יוליד  אל את המשיח אתם 

«  ...  Dieu engendrera le Mashiah parmi eux ... » ( 1QSa 2 :11 )

אני אהיה לוא לאב והוא יהיה לי לבן הואה צמח דויד העומד עם דורש התורה אשר יקים בציון באחרית הימים

«  Je Serai pour lui un père et il sera pour moi un fils ( 2Samuel 7:14 )  – il s’agit du rejeton de David qui se tiendra debout avec l’interprète de la Loi qui se lèvera à Sion à la fin des temps » ( 4QFlorilège 1:11-12 )

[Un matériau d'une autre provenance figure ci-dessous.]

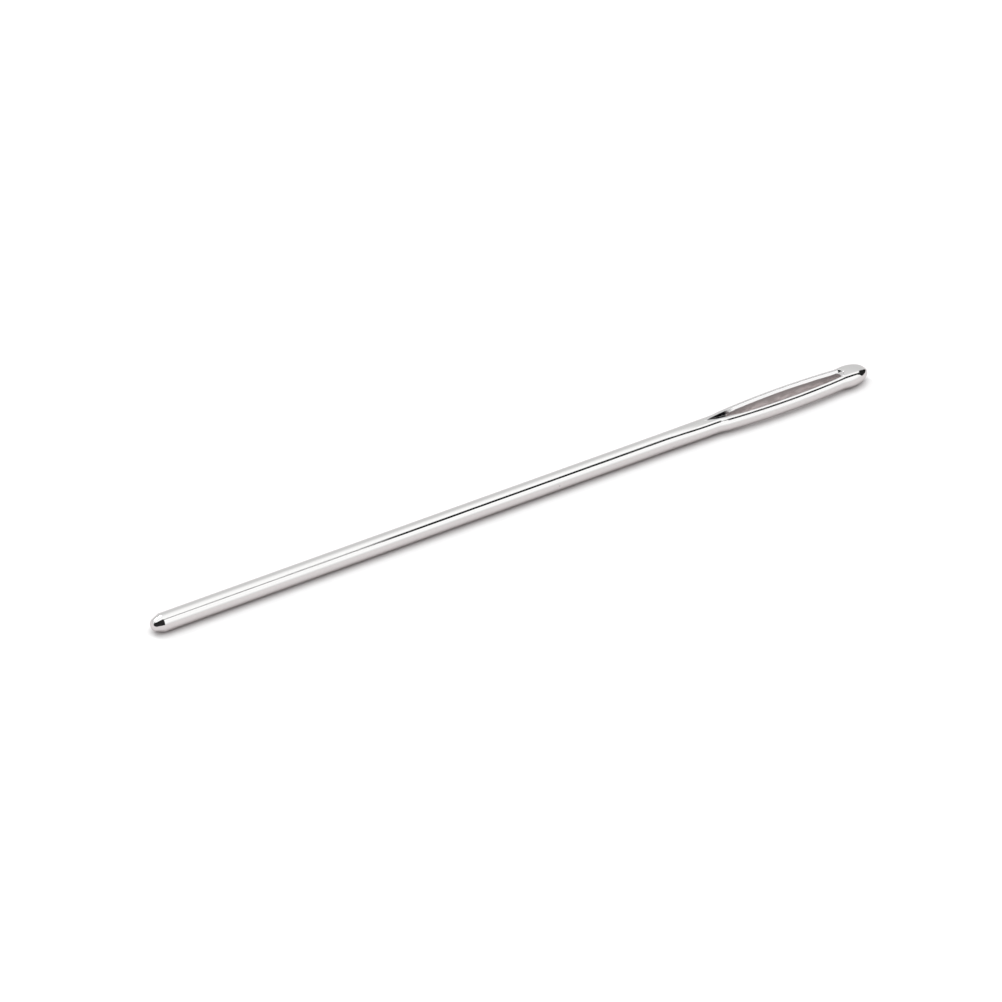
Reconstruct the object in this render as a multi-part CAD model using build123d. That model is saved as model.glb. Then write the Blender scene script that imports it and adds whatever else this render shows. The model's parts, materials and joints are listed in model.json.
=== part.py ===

 Considérons enfin,  pour une meilleure compréhension, l'enseignement de la Mékhilta :

זכור ושמור, שניהם נאמרו בדיבור אחד. "מחלליה מות יומת" (שמות לא יד), "וביום השבת שני כבשים" (במדבר כח ט) – שניהם בדיבור אחד נאמרו. "ערות אשת אחיך לא תגלה" (ויקרא יח טז), "יבמה יבוא עליה ולקחה לו לאשה" (דברים כה ה) – שניהם נאמרו בדיבור אחד. "לא תלבש שעטנז" (דברים כב יא), "גדילים תעשה לך" (דברים כב יב) – שניהם נאמרו בדיבור אחד. מה שאי איפשר לאדם לומר כן, שנאמר: "אחת דבר אלהים שתים זו שמענו" (תהלים סב יב)

« « Souviens-toi du jour du Shabbath » (Exode 20 :4) et « garde le jour du Shabbath » (Deutéronome  5 :12) ont été prononcés simultanément. Il en est de même de : « Celui qui le profanera  sera mis à mort » (Exode 31 :14) et : « Et au jour du Shabbath, deux agneaux » (Nombre 28 :9). De même : « Tu ne te vêtiras pas d’une étoffe mixte » (Deutéronome 22 : 11) et : « Tu te feras des tresses » (Deutéronome 22 :12). De même : « La nudité de la femme de ton frère, tu ne la découvriras pas » (Lévitique 18 :16) et : « Son beau-frère viendra sur elle » (Deutéronome 25 :5), chose qu’un être humain ne peut pas faire, ainsi qu'il est dit : « Dieu a parlé une seule fois, j’en ai entendu deux » (Psaume 62:11). »  ( Mékhilta de-Rabbi Yishma`el 20:8 )

Compte tenu de ces précédents torahiques, il n’est pas contradictoire que dans le récit de Marc, Dieu ait dit une chose  (« Tu es mon Fils bien-aimé, en toi j'ai mis toute mon affection » ) et que dans le récit de Luc , Il en ait dit une autre ( «Je t'ai engendré aujourd'hui » ).